* Begin *

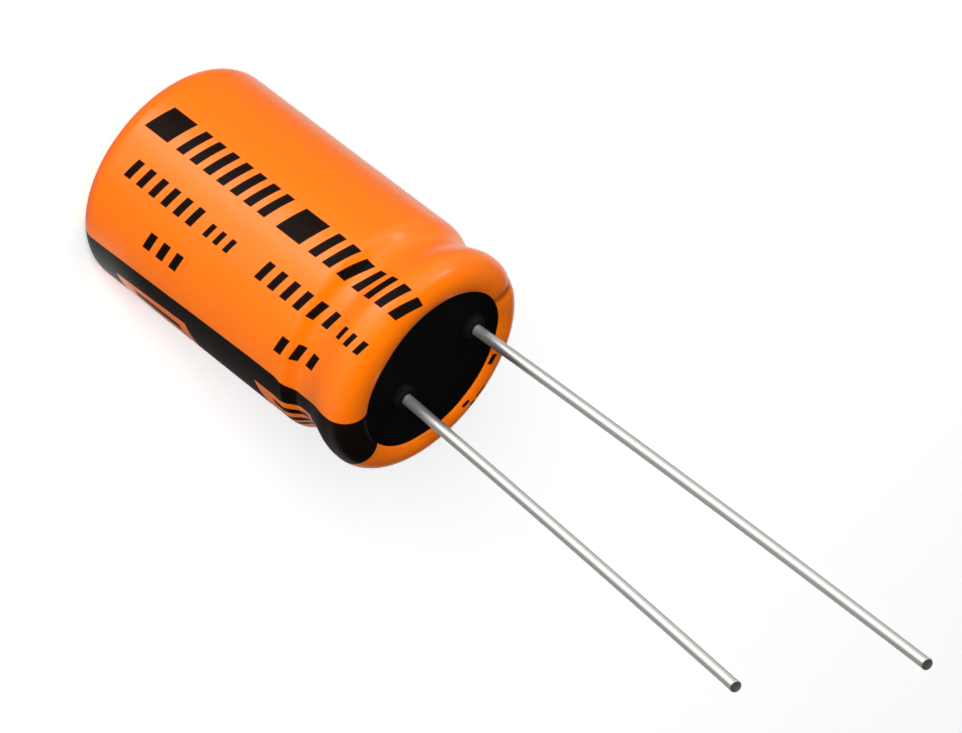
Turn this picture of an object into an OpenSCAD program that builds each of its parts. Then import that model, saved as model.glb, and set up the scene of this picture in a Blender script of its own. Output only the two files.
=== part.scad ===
/* [Body] */
// Diameter over the sleeve
body_d = 12.5; // [12:0.1:16]
// Height from the head to the top of the rolled lip
body_h = 19.7; // [17:0.1:35]
// Radius of the rolled lip, over the sleeve
lip_r = 1.16; // [1.05:0.01:1.25]
// Distance from the top of the lip down to the deepest line of the bead
bead_down = 3.6; // [3.3:0.05:4]

/* [Sleeve] */
// Thickness of the shrunk sleeve
sleeve_t = 0.15; // [0.1:0.01:0.2]
// Depth of the trough where the sleeve bridges the bead of the can
sleeve_dip = 0.57; // [0.35:0.01:0.65]
// Height over which the sleeve falls into that trough
sleeve_fall = 0.9; // [0.8:0.05:1.1]
// How far the sleeve turns in over the head, from the side
head_turn = 2.05; // [1.8:0.05:3]
// How far the sleeve turns in over the lip, from the side
seal_turn = 1.72; // [1.5:0.02:1.9]

/* [Can] */
// Wall of the drawn can
can_t = 0.3; // [0.22:0.01:0.34]
// Outer radius of the corner between the head and the side
can_corner_r = 1.2; // [0.9:0.05:1.5]
// Depth of the rolled bead in the can
bead_depth = 0.85; // [0.7:0.01:0.95]
// Height over which the can falls into the bead
bead_fall = 1.1; // [1:0.05:1.4]
// Angle round the lip at which the curled rim is cut off
curl_a = 104; // [95:1:108]
// Length of each line of the pressure vent
vent_len = 7; // [5:0.1:8]
// Depth of the vent's scored lines
vent_depth = 0.14; // [0.05:0.01:0.18]

/* [Seal] */
// Thickness of the rubber bung
seal_t = 4.7; // [4.4:0.05:5.4]
// Depth of the bung's face below the top of the lip
seal_recess = 0.38; // [0.36:0.01:0.5]
// Diameter of the boss round each wire
boss_d = 1.35; // [1.1:0.05:1.8]
// Height of each boss
boss_h = 0.38; // [0.2:0.02:0.6]
// Radius of a boss's top edge and of the fillet at its foot
boss_round = 0.17; // [0.05:0.01:0.18]

/* [Terminals] */
// Distance between the wires where they leave the seal
pitch = 5; // [4.6:0.1:5.4]
// Shift of the pair of wires towards the long one
pair_shift = 0.53; // [0:0.01:0.6]
// Diameter of the tinned wires
wire_d = 0.6; // [0.5:0.05:0.8]
// Length of the long wire past its boss
long_lead = 29.4; // [20:0.1:40]
// Length of the short wire past its boss
short_lead = 23.2; // [15:0.1:35]
// Outward lean of the long wire, in degrees
long_lean = 0.8; // [0:0.1:3]
// Outward lean of the short wire, in degrees
short_lean = 2.8; // [0:0.1:3]
// Bevel at the cut end of each wire
cut_bevel = 0.04; // [0.01:0.01:0.1]
// Diameter of the aluminium shanks in the bung
shank_d = 1.5; // [1.4:0.05:1.7]
// Diameter of the weld at the foot of each wire
weld_d = 1.2; // [0.9:0.05:1.25]
// Height of the weld, which narrows to the wire at the top of the boss
weld_h = 0.9; // [0.7:0.05:1.2]
// Height of the weld's straight rim
weld_rim = 0.15; // [0.1:0.01:0.25]
// Width of the flat tabs
tab_w = 2.2; // [1.6:0.1:2.6]
// Thickness of the flat tabs
tab_t = 0.3; // [0.2:0.01:0.4]
// Length of the flat tabs inside the winding
tab_len = 9; // [5:0.1:11]
// Height over which a shank is pressed flat
tab_neck = 1; // [0.6:0.05:1.2]

/* [Winding] */
// Diameter of the wound roll
winding_d = 10.9; // [9.5:0.1:11]
// Height of the wound roll
winding_h = 12.6; // [11.5:0.1:13]
// Diameter of the hole that the winding pin leaves
core_d = 1.8; // [1.2:0.1:2.2]
// Distance from turn to turn, as drawn at the ends of the roll
turn_pitch = 0.7; // [0.6:0.05:1]
// Gap between the paper edges at the ends of the roll
turn_gap = 0.3; // [0.15:0.01:0.4]
// How far the paper stands past the foil at the ends of the roll
paper_margin = 0.8; // [0.3:0.05:1.5]
// Height of the bevel at the foot of the roll
roll_bevel = 0.6; // [0.5:0.05:0.9]
// Thickness of the stop tape
tape_t = 0.06; // [0.04:0.01:0.08]
// Height of the stop tape
tape_h = 9; // [6:0.1:10]
// Angle over which the tape laps itself
lap_a = 40; // [20:1:90]

/* [Fits] */
// Clearance between pieces that are pressed together
press_gap = 0.02; // [0.01:0.005:0.03]
// Clearance between a shank and the weld cone that leans on it
weld_gap = 0.05; // [0.04:0.01:0.08]
// Clearance round a tab in its slot in the roll
slot_gap = 0.06; // [0.03:0.01:0.1]

/* [Hidden] */
$fn = 96;

// Sides of the pair, along X
LONG = -1;
SHORT = 1;

body_r = body_d/2;
skin = sleeve_t + press_gap;
can_r = body_r - skin;
can_in_r = can_r - can_t;
floor_z = skin + can_t;

bead_z = body_h - bead_down;
lip_z = body_h - lip_r;
sleeve_a = acos(1 - seal_turn/lip_r);

seal_z = body_h - seal_recess;
seal_foot = seal_z - seal_t;
boss_z = seal_z + boss_h;
weld_z = boss_z - weld_h;

roll_z = floor_z + press_gap;
roll_top = roll_z + winding_h;
roll_r = winding_d/2;
tape_r = roll_r + press_gap;
tape_z = roll_z + (winding_h - tape_h)/2;

// How far a cut runs past what it cuts
past = 1;

arc_steps = 10;
bead_steps = 12;
turn_steps = 24;

// Points along an arc about c, from angle a0 to angle a1
function arc(c, r, a0, a1, n) =
    [for (i = [0:n]) let (a = a0 + (a1 - a0)*i/n) c + r*[cos(a), sin(a)]];

// Points from a to b on half a cosine wave, level at both ends; a itself is left out
function ease(a, b, n) =
    [for (i = [1:n]) [a[0] + (b[0] - a[0])*(1 - cos(180*i/n))/2, a[1] + (b[1] - a[1])*i/n]];

// A list without its first entry, and a list in reverse order
function tail(p) = [for (i = [1:len(p) - 1]) p[i]];
function turned(p) = [for (i = [len(p) - 1:-1:0]) p[i]];

function unit(v) = v/norm(v);
function left(v) = [-v[1], v[0]];
function step_at(p, i) = unit(p[i + 1] - p[i]);

// The path moved to its left by d, with mitred corners
function beside(p, d) =
    [for (i = [0:len(p) - 1])
        let (a = left(step_at(p, max(i - 1, 0))))
        let (b = left(step_at(p, min(i, len(p) - 2))))
        let (m = unit(a + b))
        p[i] + m*d/(m*a)];

// The outside of a case, from the edge of its head up the side, through the bead and round the lip
function case_path(r, foot, corner, dip, fall, lip, end_a) =
    let (side = [r, bead_z - fall])
    let (deep = [r - dip, bead_z])
    concat(
        arc([r - corner, foot + corner], corner, -90, 0, arc_steps),
        [side],
        ease(side, deep, bead_steps),
        ease(deep, [r, lip_z], bead_steps),
        tail(arc([r - lip, lip_z], lip, 0, end_a, 2*arc_steps)));

function can_path() =
    case_path(can_r, skin, can_corner_r, bead_depth, bead_fall, lip_r - skin, curl_a);

// The wall on the left of a path
module wall(path, t) {
    rotate_extrude() polygon(concat(path, turned(beside(path, t))));
}

module sleeve() {
    color([1, 0.45, 0.1])
    wall(concat([[body_r - head_turn, 0]],
                case_path(body_r, 0, can_corner_r + skin, sleeve_dip, sleeve_fall, lip_r, sleeve_a)),
         sleeve_t);
}

module can() {
    groove = vent_depth*sqrt(2);
    color([0.8, 0.81, 0.83])
    difference() {
        wall(concat([[0, skin]], can_path()), can_t);
        for (a = [0, 90])
            rotate(a)
            translate([0, 0, skin])
            rotate([45, 0, 0])
            cube([vent_len, groove, groove], center = true);
    }
}

function lean(side) = side*(side == LONG ? long_lean : short_lean);
function wire_len(side) = side == LONG ? long_lead : short_lead;
// Where the axis of a wire crosses the top of its boss, and where it crosses the foot of its weld
function exit_x(side) = side*pitch/2 + LONG*pair_shift;
function weld_x(side) = exit_x(side) - (boss_z - weld_z)*tan(lean(side));

// Places its children on the leaning axis of a wire, with the foot of the weld at the origin
module on_wire(side) {
    translate([weld_x(side), 0, weld_z]) rotate([0, lean(side), 0]) children();
}

// The room that a wire and its weld take in the rubber, from the shank's bore up through the boss
module wire_bore() {
    r = wire_d/2 + press_gap;
    foot = weld_d/2 + press_gap;
    rotate_extrude()
    polygon([[0, -weld_rim], [foot, -weld_rim], [foot, weld_rim], [r, weld_h], [r, 2*weld_h], [0, 2*weld_h]]);
}

// The rubber fills the rolled end of the can, up to the curled rim and past its cut edge
module bung_body() {
    lip_c = [body_r - lip_r, lip_z];
    under_rim = [for (p = beside(can_path(), can_t + press_gap)) if (p[1] > seal_foot) p];
    rim_in = lip_r - skin - can_t - press_gap;
    clear_a = curl_a + asin(press_gap/rim_in);
    edge = [cos(clear_a), sin(clear_a)];
    rotate_extrude()
    polygon(concat([[0, seal_foot], [can_in_r - press_gap, seal_foot]], under_rim,
                   [lip_c + edge*rim_in, lip_c + edge*(seal_z - lip_z)/edge[1], [0, seal_z]]));
}

// A moulded boss, with a fillet at its foot and a rounded top edge
module boss() {
    round = min(boss_round, boss_h/2);
    r = boss_d/2;
    rotate_extrude()
    polygon(concat([[0, -boss_h], [r + round, -boss_h]],
                   arc([r + round, round], round, -90, -180, arc_steps),
                   arc([r - round, boss_h - round], round, 0, 90, arc_steps),
                   [[0, boss_h]]));
}

module rubber_bung() {
    color([0.06, 0.06, 0.065])
    difference() {
        union() {
            bung_body();
            for (side = [LONG, SHORT])
                translate([exit_x(side), 0, seal_z])
                boss();
        }
        for (side = [LONG, SHORT]) {
            on_wire(side) wire_bore();
            translate([weld_x(side), 0, seal_foot - past])
            cylinder(h = weld_z - seal_foot + past, d = shank_d + 2*press_gap);
        }
    }
}

// A wedge that goes from width low to width high over the height of the neck
module wedge(low, high, depth) {
    rotate([90, 0, 0])
    linear_extrude(depth, center = true)
    polygon([[-low/2, 0], [low/2, 0], [high/2, tab_neck], [-high/2, tab_neck]]);
}

// The neck where the round shank is pressed flat: thin one way, spread the other, and round at its top
module neck() {
    spread = norm([tab_w, tab_t]) + tab_t;
    intersection() {
        wedge(tab_t, shank_d + tab_t, 2*tab_w);
        rotate(90) wedge(tab_w, shank_d + tab_t, 2*shank_d);
        cylinder(h = tab_neck, d1 = spread, d2 = shank_d);
    }
}

module tab(side) {
    neck_top = roll_top + tab_neck;
    color([0.72, 0.73, 0.75])
    translate([weld_x(side), 0, 0]) {
        translate([0, 0, neck_top])
        cylinder(h = weld_z - weld_gap - neck_top, d = shank_d);
        translate([0, 0, roll_top])
        neck();
        translate([-tab_t/2, -tab_w/2, roll_top - tab_len])
        cube([tab_t, tab_w, tab_len]);
    }
}

module anode_tab() {
    tab(LONG);
}

module cathode_tab() {
    tab(SHORT);
}

module lead(side) {
    len = weld_h + wire_len(side);
    r = wire_d/2;
    foot = weld_d/2;
    color([0.82, 0.82, 0.84])
    on_wire(side)
    rotate_extrude()
    polygon([[0, 0], [foot, 0], [foot, weld_rim], [r, weld_h], [r, len - cut_bevel], [r - cut_bevel, len],
             [0, len]]);
}

module anode_lead() {
    lead(LONG);
}

module cathode_lead() {
    lead(SHORT);
}

// The groove between the turns, a band that opens by one turn_pitch a turn
module spiral_groove() {
    turns = floor((roll_r - core_d/2 - 2*turn_gap)/turn_pitch);
    path = [for (i = [0:turns*turn_steps])
        let (a = 360*i/turn_steps)
        (core_d/2 + turn_gap + turn_pitch*i/turn_steps)*[cos(a), sin(a)]];
    linear_extrude(paper_margin + past)
    polygon(concat(path, turned([for (p = path) p + unit(p)*turn_gap])));
}

module winding() {
    color([0.78, 0.68, 0.5])
    difference() {
        rotate_extrude()
        polygon([[core_d/2, roll_z], [roll_r - roll_bevel, roll_z], [roll_r, roll_z + roll_bevel],
                 [roll_r, roll_top], [core_d/2, roll_top]]);
        translate([0, 0, roll_top - paper_margin])
        spiral_groove();
        translate([0, 0, roll_z + paper_margin])
        mirror([0, 0, 1])
        spiral_groove();
        for (side = [LONG, SHORT])
            translate([weld_x(side) - tab_t/2 - slot_gap, -tab_w/2 - slot_gap, roll_top - tab_len - slot_gap])
            cube([tab_t + 2*slot_gap, tab_w + 2*slot_gap, tab_len + slot_gap + past]);
    }
}

module stop_tape() {
    color([0.55, 0.68, 0.35])
    translate([0, 0, tape_z]) {
        rotate_extrude()
        translate([tape_r, 0])
        square([tape_t, tape_h]);
        rotate_extrude(angle = lap_a)
        translate([tape_r, 0])
        square([2*tape_t, tape_h]);
    }
}

sleeve();
can();
rubber_bung();
anode_tab();
cathode_tab();
anode_lead();
cathode_lead();
winding();
stop_tape();
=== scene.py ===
import math

import bpy
import numpy as np
from bpy.props import FloatProperty, FloatVectorProperty, PointerProperty
from mathutils import Matrix, Vector


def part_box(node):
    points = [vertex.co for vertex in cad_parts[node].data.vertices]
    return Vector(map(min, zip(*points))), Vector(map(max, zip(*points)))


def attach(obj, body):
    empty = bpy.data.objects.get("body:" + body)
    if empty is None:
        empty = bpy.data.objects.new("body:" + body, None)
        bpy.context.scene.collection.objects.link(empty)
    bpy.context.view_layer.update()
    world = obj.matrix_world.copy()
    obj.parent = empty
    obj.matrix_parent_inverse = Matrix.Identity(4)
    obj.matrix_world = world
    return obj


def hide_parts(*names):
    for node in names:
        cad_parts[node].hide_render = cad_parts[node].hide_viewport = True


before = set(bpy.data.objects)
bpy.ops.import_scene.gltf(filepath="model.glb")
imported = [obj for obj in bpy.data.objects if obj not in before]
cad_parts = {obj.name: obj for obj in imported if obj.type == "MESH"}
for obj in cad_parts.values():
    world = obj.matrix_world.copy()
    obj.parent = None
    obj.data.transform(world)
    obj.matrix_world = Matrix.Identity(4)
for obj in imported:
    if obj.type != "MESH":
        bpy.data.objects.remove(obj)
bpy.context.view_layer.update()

bl_info = {
    "name": "Radial capacitor",
    "version": (1, 0, 0),
    "blender": (4, 5, 0),
    "location": "3D View > Sidebar > Capacitor",
    "description": "Dresses the packed capacitor: film, wires, rubber, can, roll and studio",
    "category": "Object",
}

MM = 0.001
FILM_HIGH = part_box("sleeve")[1]
LONG_LOW, LONG_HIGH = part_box("anode_lead")
SHORT_LOW, SHORT_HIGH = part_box("cathode_lead")
ROLL_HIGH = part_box("winding")[1]

# Points round the film, and on the rounded edge at each of its two cuts
AROUND, CAP = 288, 5
# The side where the film bridges the bead loosely, and the side where its cut edge turns in
# further over the seal: the middle of each and its half width, in degrees round the axis
LOOSE_TURN, LOOSE_WIDE = -158, 52
DEEP_TURN, DEEP_WIDE = -58, 28
# Where the fold meets the cut edge over the seal, and how far it turns for each millimetre away
# from there, in degrees
FOLD_TURN, FOLD_SLANT = -173.5, -2.0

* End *

Exercise aim –
Copy every line that includes the string "Identity" from the material above.

Correct answer –
    obj.matrix_parent_inverse = Matrix.Identity(4)
    obj.matrix_world = Matrix.Identity(4)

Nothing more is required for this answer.